OK, you got me. However, I think my basic point stands; I always thought it was funny how many vampires thought that the thing to do when confronted with the Slayer (the person most qualified to kill them) was to attack her with their bare hands. Then there were all those times that Buffy took one shot with her crossbow, then tossed it aside for hand-to-hand combat.
I'm not sure what this means. The federal government surely had takings power in 1787. What constitues an "economic taking" may be somewhat vague, but there could have been some (I have no idea if there were).
It means simply that the federal government was not understood to have the power to engage in private-to-private takings such as those in Kelo and other similar cases. And indeed the federal government did not in fact engage in such takings in the 18th and 19th century and rarely does so even today.
Have you ever tried to re-load a crossbow?
Thanks for clarifying.
Since BTVS ended very abruptly with Buffy, Faith and pals escaping the destruction of Sunnydale after defeating an army of über-vampires and sealing the Hellmouth, we really don’t what became of Faith afterward
Re: mentally ill people who thought a group of normal people were "vampires"

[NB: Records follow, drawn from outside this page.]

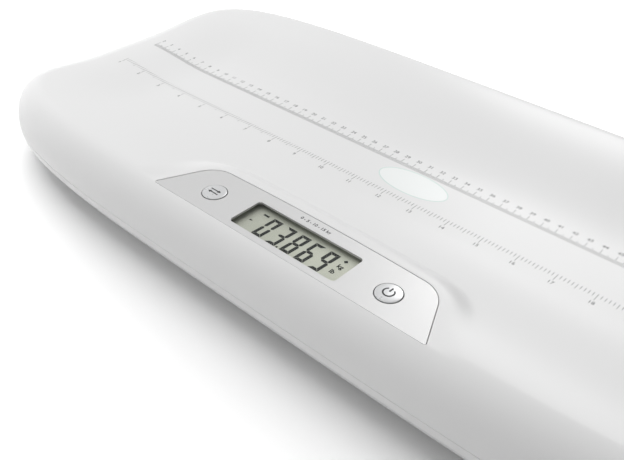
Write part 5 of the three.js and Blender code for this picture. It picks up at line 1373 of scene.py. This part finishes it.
# Stage
class SCALE_OT_stage(PieceOperator):
    """Set up the floor, the soft light and the camera"""
    bl_idname = "scale.stage"
    bl_label = "Stage"

    def make(self, given):
        self.camera()
        self.floor(given.stage.floor_colour)
        self.lamp("lamp_above", given.stage.lamp_power, *LAMP_ABOVE).visible_glossy = False
        self.lamp("lamp_sheen", given.stage.sheen_power, *LAMP_SHEEN).visible_diffuse = False
        self.lamp("lamp_front", given.stage.fill_power, *LAMP_FRONT).visible_glossy = False
        self.room(given.stage.room_light)
        bpy.context.scene.view_settings.view_transform = "Standard"

    def camera(self):
        turn, fall, roll = (math.radians(angle) for angle in (CAMERA_TURN, CAMERA_FALL, CAMERA_ROLL))
        ahead = Vector((-math.sin(turn) * math.cos(fall), math.cos(turn) * math.cos(fall), -math.sin(fall)))
        level = Vector((math.cos(turn), math.sin(turn), 0))
        upright = level.cross(ahead)
        right = math.cos(roll) * level + math.sin(roll) * upright
        up = -math.sin(roll) * level + math.cos(roll) * upright
        data = bpy.data.cameras.new("camera")
        data.lens, data.sensor_width, data.sensor_fit = CAMERA_LENS, SENSOR_WIDTH, "HORIZONTAL"
        data.clip_start, data.clip_end = 0.01, 50
        camera = linked("camera", data)
        turned_to = Matrix((right, up, -ahead)).transposed().to_4x4()
        camera.matrix_world = Matrix.Translation(Vector(CAMERA_PLACE) * MM) @ turned_to
        bpy.context.scene.camera = camera

    def floor(self, colour):
        corners = [(x * FLOOR_REACH, y * FLOOR_REACH, 0) for x, y in ((-1, -1), (1, -1), (1, 1), (-1, 1))]
        floor = piece("floor", corners, [(0, 1, 2, 3)])
        material = finish("floor white", colour, 0.8, mottle=0.004, mottle_scale=3, grain=(300.0, 0.02), specular=0.1)
        self.whiten_far(material.node_tree)
        floor.data.materials.append(material)
        floor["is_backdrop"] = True

    def whiten_far(self, tree):
        """The floor goes over into the white background away from the scale and its shadow."""
        squeezed = add_node(tree, "ShaderNodeMapping", {
            "Vector": add_node(tree, "ShaderNodeTexCoord")["Object"],
            "Scale": (2 / (LENGTH * MM), 2 / (DEPTH * MM), 1)})
        length = add_node(tree, "ShaderNodeVectorMath", {0: squeezed["Vector"]}, operation="LENGTH")
        far = add_node(tree, "ShaderNodeMapRange", {
            "Value": length["Value"], "From Min": WHITE_FROM, "From Max": WHITE_TO}, interpolation_type="SMOOTHSTEP")
        seen = add_node(tree, "ShaderNodeLightPath")["Is Camera Ray"]
        fill(tree, tree.nodes["Principled BSDF"], {
            "Emission Color": (1, 1, 1, 1), "Emission Strength": computed(tree, "MULTIPLY", far["Result"], seen)})

    def lamp(self, name, power, place, size):
        data = bpy.data.lights.new(name, "AREA")
        data.energy, data.shape, data.size, data.size_y = power, "RECTANGLE", size, size
        lamp = linked(name, data)
        lamp.location = place
        lamp.rotation_euler = (-Vector(place)).to_track_quat("-Z", "Y").to_euler()
        return lamp

    def room(self, strength):
        """Plain white for the camera and in reflections, and a softer light on the object."""
        world = bpy.data.worlds.new("room")
        world.use_nodes = True
        bpy.context.scene.world = world
        tree = world.node_tree
        path = add_node(tree, "ShaderNodeLightPath")
        seen = computed(tree, "ADD", path["Is Camera Ray"], path["Is Glossy Ray"])
        seen = computed(tree, "MINIMUM", computed(tree, "ADD", seen, path["Is Transmission Ray"]), 1.0)
        fill(tree, tree.nodes["Background"], {
            "Color": (1, 1, 1, 1), "Strength": computed(tree, "MULTIPLY_ADD", seen, 1 - strength, strength)})


class SCALE_PT_panel(bpy.types.Panel):
    """Lists the pieces of the scale and their settings"""
    bl_label = "Baby weighing scale"
    bl_idname = "SCALE_PT_panel"
    bl_space_type = "VIEW_3D"
    bl_region_type = "UI"
    bl_category = "Scale"

    def draw(self, context):
        given = context.scene.scale_settings
        for group in (given.body, given.panel, given.prints, given.stage):
            box = self.layout.box()
            for name in group.bl_rna.properties.keys():
                if name not in ("rna_type", "name"):
                    box.prop(group, name)
        for operator in OPERATORS:
            self.layout.operator(operator.bl_idname)


class ScaleSettings(bpy.types.PropertyGroup):
    body: bpy.props.PointerProperty(type=BodySettings, name="Body", description="Shells and feet")
    panel: bpy.props.PointerProperty(type=PanelSettings, name="Panel", description="Panel, keys and display")
    prints: bpy.props.PointerProperty(type=PrintSettings, name="Prints", description="Rulers and oval")
    stage: bpy.props.PointerProperty(type=StageSettings, name="Stage", description="Floor and light")


OPERATORS = (SCALE_OT_stage, SCALE_OT_top_shell, SCALE_OT_bottom_cover, SCALE_OT_control_panel, SCALE_OT_keys,
             SCALE_OT_display, SCALE_OT_rulers, SCALE_OT_feet, SCALE_OT_screws, SCALE_OT_battery_door,
             SCALE_OT_batteries, SCALE_OT_contacts, SCALE_OT_leads, SCALE_OT_inner_finishes)
CLASSES = (BodySettings, PanelSettings, PrintSettings, StageSettings, ScaleSettings, *OPERATORS, SCALE_PT_panel)


def register():
    for kind in CLASSES:
        bpy.utils.register_class(kind)
    bpy.types.Scene.scale_settings = bpy.props.PointerProperty(type=ScaleSettings)


def unregister():
    del bpy.types.Scene.scale_settings
    for kind in reversed(CLASSES):
        bpy.utils.unregister_class(kind)


def main():
    register()
    for operator in OPERATORS:
        group, name = operator.bl_idname.split(".")
        getattr(getattr(bpy.ops, group), name)()
    boxes = {"cad": CAD_BOX, "visual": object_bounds()}
    {name: [list(corner) for corner in box] for name, box in boxes.items()}


if __name__ == "__main__":
    main()
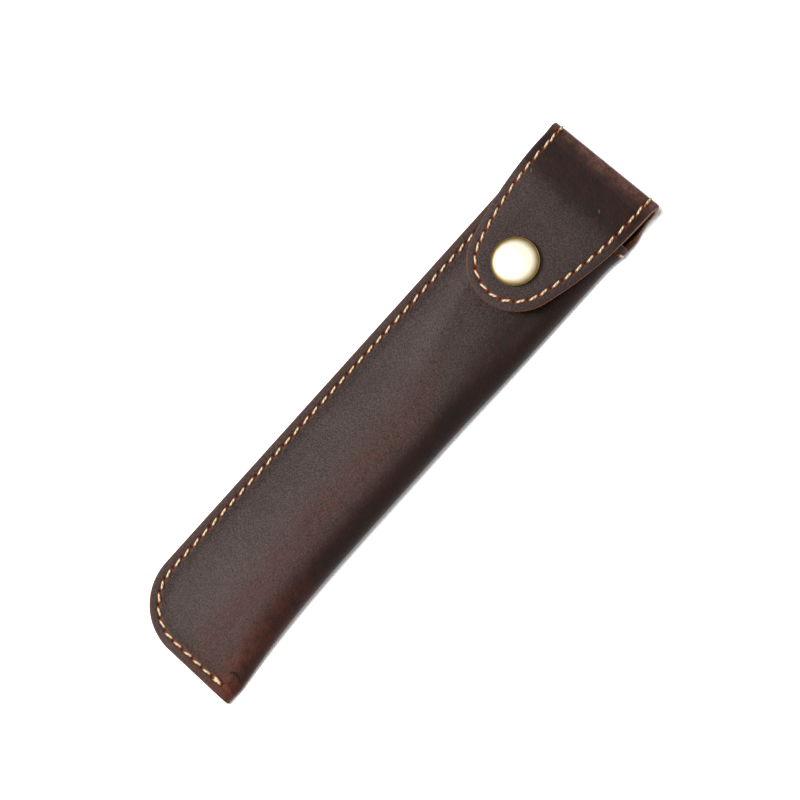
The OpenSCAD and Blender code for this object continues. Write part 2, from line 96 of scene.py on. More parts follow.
left_x = -flat_w / 2
bottom_y = -sleeve_length / 2
top_y = sleeve_length / 2
mouth_y = top_y - mouth_drop
corner = np.array([left_x + corner_r, bottom_y + corner_r])
flap_left = flap_x - flap_w / 2
flap_right = flap_x + flap_w / 2
stud_y = top_y - stud_drop
flat_h = 2 * leather_t + glue_gap
flap_under = mouth_h + stud_gap
flap_top = flap_under + leather_t
bend_r = (flap_top - edge_lift) / 2
bend_y = top_y - bend_r
bend_z = edge_lift + bend_r
drop_end = stud_y - flat_pad
print("sleeve", sleeve_length, "x", flat_w, "mm, flap", flap_w, "mm wide")

# %% [markdown]
# The form of the pocket is a few smooth curves. A smooth step eases every change, so no
# crease shows where one part of the leather passes into the next.

# %% Curves of the pocket


def lerp(a, b, t):
    """a at t 0, b at t 1, straight in between."""
    return a + (b - a) * t


def onward(start, end, steps):
    """Even steps from start to end, without the start itself."""
    return lerp(start, end, np.linspace(0, 1, steps + 1)[1:])


def joined(*parts, axis=0):
    """One array from several, end to end."""
    return np.concatenate(parts, axis=axis)


def points_of(*coordinates):
    """Points from their coordinates, which are numbers and arrays that fit together."""
    return np.stack(np.broadcast_arrays(*coordinates), axis=-1)


def smooth(t):
    """A step from 0 to 1 that starts and ends level: 3t^2 - 2t^3."""
    t = np.clip(t, 0, 1)
    return t * t * (3 - 2 * t)


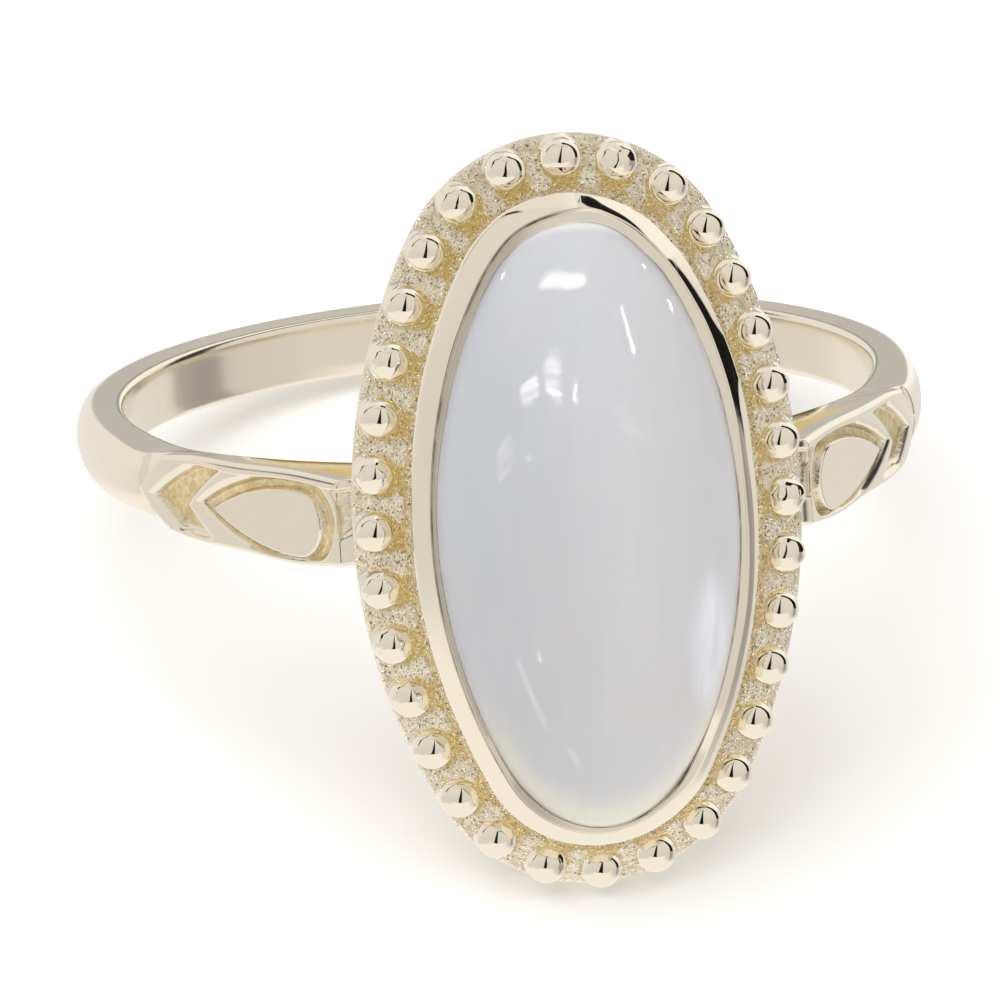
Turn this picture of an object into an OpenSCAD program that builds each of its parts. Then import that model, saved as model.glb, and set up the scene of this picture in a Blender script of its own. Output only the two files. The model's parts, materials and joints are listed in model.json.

You’re too late there. Season had an episode where Buffy was poisoned with some sort of hallucinogenic demon blood and kept “waking up” in a mental hospital where she’s an ordinary but very psychotic girl being treated for delusions about vampires; her mother is still alive (Joyce’s death in “The Body” was the most realistic, and wrenching, TV depiction of dealing with the sudden death of a loved one I have ever seen), in fact her parents were still married. The show never revisited the theme and we were simply left to wonder which reality was the real one.
I seem to recall an episode where Buffy runs into a newly undead guy she used to know back in high school and they spend much of the episode just sitting around the graveyard chatting. I can't remember the exact dialogue but I seem to recall that vampires fight hand to hand (rather than with guns) because they instinctively know how to fight that way, nor do they have any particular fear of dying, which is why they often don't run, even when they're 1 on 1 against Buffy and they presumably know the odds are very much against them. If you're a vampire in the Buffy universe, you'd never actually need a gun except in the unlikely event you ran into the Slayer.
The show is one of the most anti-gun I've seen--aside from that bank guard scene, the non-use of guns for self-defense is so blatant it's the elephant in the room, not to mention that the most prominent use of a gun in the show is to kill Willow's girlfriend.
As for monsters using bad tactics, how about the fact that no vampires wear a plate over their heart, or the fact that the First Evil, which could disguise itself as Buffy, should have just walked into a police station and confessed to a couple of murders, then led the police to some bodies. If it had done that, it would have won.
Conversations With Dead People.
Only until the police went to cuff or search her. They might have noticed a small problem in that case. (For non-viewers, the First Evil was incorporeal.)
Angel season 5 was after the end of Buffy. If Faith had gone back to prison, it would have been shown there, but I can't remember if it was. I think she and several others from Buffy did make a brief appearance in the episode about a schizophrenic Slayer.
However, she did use an RPG of some sort - maybe it was a shoulder fired antiarcraft missile - to explosively disassemble an extremely powerful demon called the Judge.
However, she did use an RPG of some sort - maybe it was a shoulder fired antiarcraft missile - to explosively disassemble an extremely powerful demon called the Judge.
So go to the police, confess to murder, and then run away when they try to handcuff you. It'd still work, especially if the police got led to the house where the real Buffy is.
I think the plot would get increasingly strained if they wrote a scene in which someone entered a police station and gave a full confession with touching anyone or any thing. S7 got enough criticism as it was (I happen to like it).